Friday, January 14, 2011
I was overwhelmed, to say the least. I pushed through it, with lots of help from my folks and Eric. After that the other part of the work began: the promotion and marketing of the book. Besides creating a website and blog, there is a huge amount of work an author does with the publisher, contacting people for blurbs, making a huge list of media contacts, bloggers, and friends to help launch the book, and lining up bookstore events and interviews.
In the flurry of it all, I never got back to my desk mess from the book. My pile of research, files, journals, notes, galleys...everything has remained in an overflowing box on my desk ever since.
It's a small desk. The book mess has been the elephant in the room I've ignored for too long. So this week I decided to tackle it, decide what to keep, what to chuck, and put it away in a labeled box. Some day in the future I'll go through the same box, smile, laugh, and then get rid of most of it, but I pared down what I could for now.
I've been doing a lot of sorting, boxing, throwing out, fixing... a friend recently called it gathering in. January is the perfect month for gathering inward and finding a quiet rythm. I like to let go of things in January, clearing out with the old, the papers and stuff that weigh you down, and making room for new things, new possibilities.
It's much different than spring cleaning. Spring cleaning is full of energy and focused on opening up, letting the sunshine fill all the winter cracks, shaking the stagnant air and dust out! Out! Out!
I think of January as more of a subtle shifting of energy to bring oneself back to oneself.
In terms of cooking, I've made pans and pans of lasagna lately. I love the layers, the blending of different flavors, until they are all bubbling together happily.

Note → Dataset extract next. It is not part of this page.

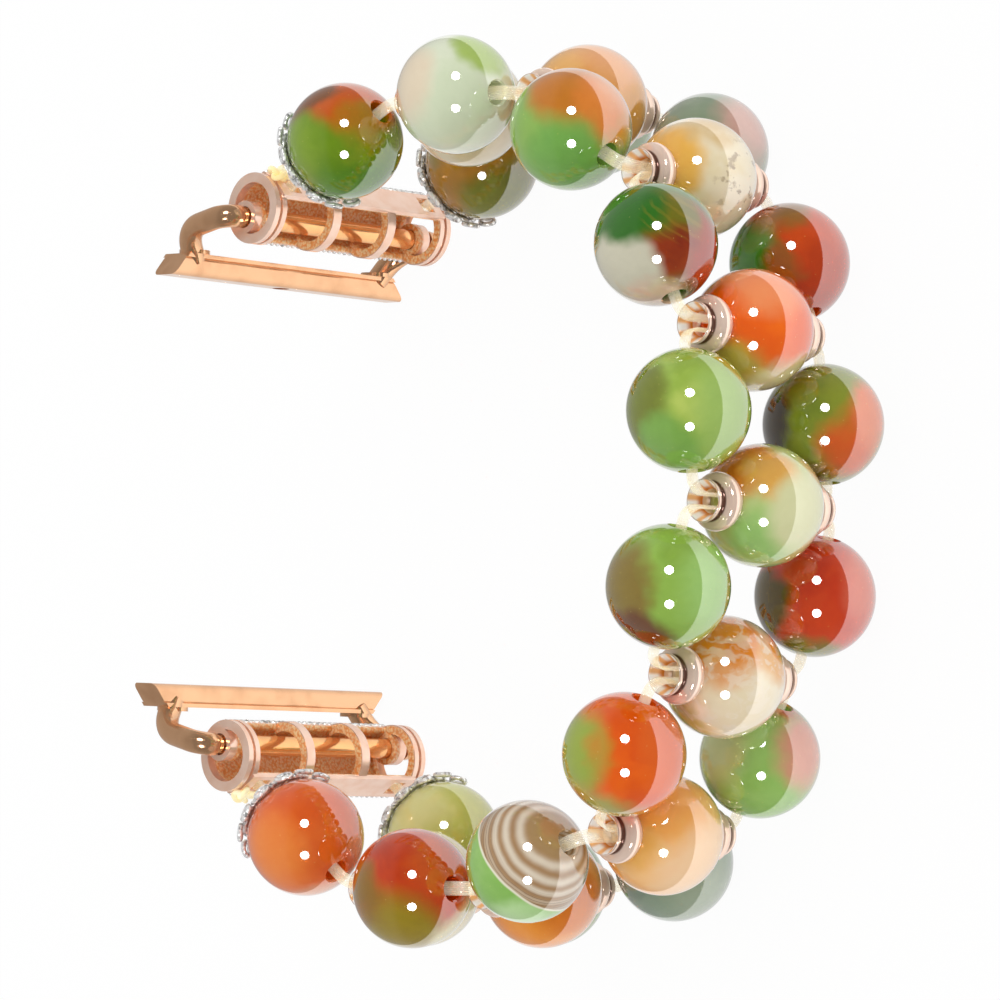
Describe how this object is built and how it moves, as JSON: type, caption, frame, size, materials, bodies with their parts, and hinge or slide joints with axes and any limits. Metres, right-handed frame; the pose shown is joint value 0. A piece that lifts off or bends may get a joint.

I've also baked chicken, simmered stews, and kneaded bready things like pizza. Have I taken a photo, or written down a recipe? Not one. This isn't food for show; it's food for one's family and for one's inards. It's nothing fancy, nothing you don't already do.
Instead, I'll leave you with a few tips from this booklet's Master Menus for Winter Meals page.
"For a taste tempter, season cream of tomato soup with peanut butter. Garnish with bits of cooked bacon and serve with toasted bread sticks."
"Chopped crisp bacon and lemon or onion juice added to spinach enhances it's flavor."
"For a special perfection salad to serve with beef short-ribs, add pineapple cubes to gelatin and cabbage just before molding."
"As a pleasant meat loaf variation, have two or three frankfurters ground with beef and pork for loaf. Or lay bacon slices over the top for added flavor."
What comes around, goes around, eh? The bacon craze is nothing new. Maybe this year will be all about gelatin and peanut butter.
What about you? Have you been gathering in, and if so, how so?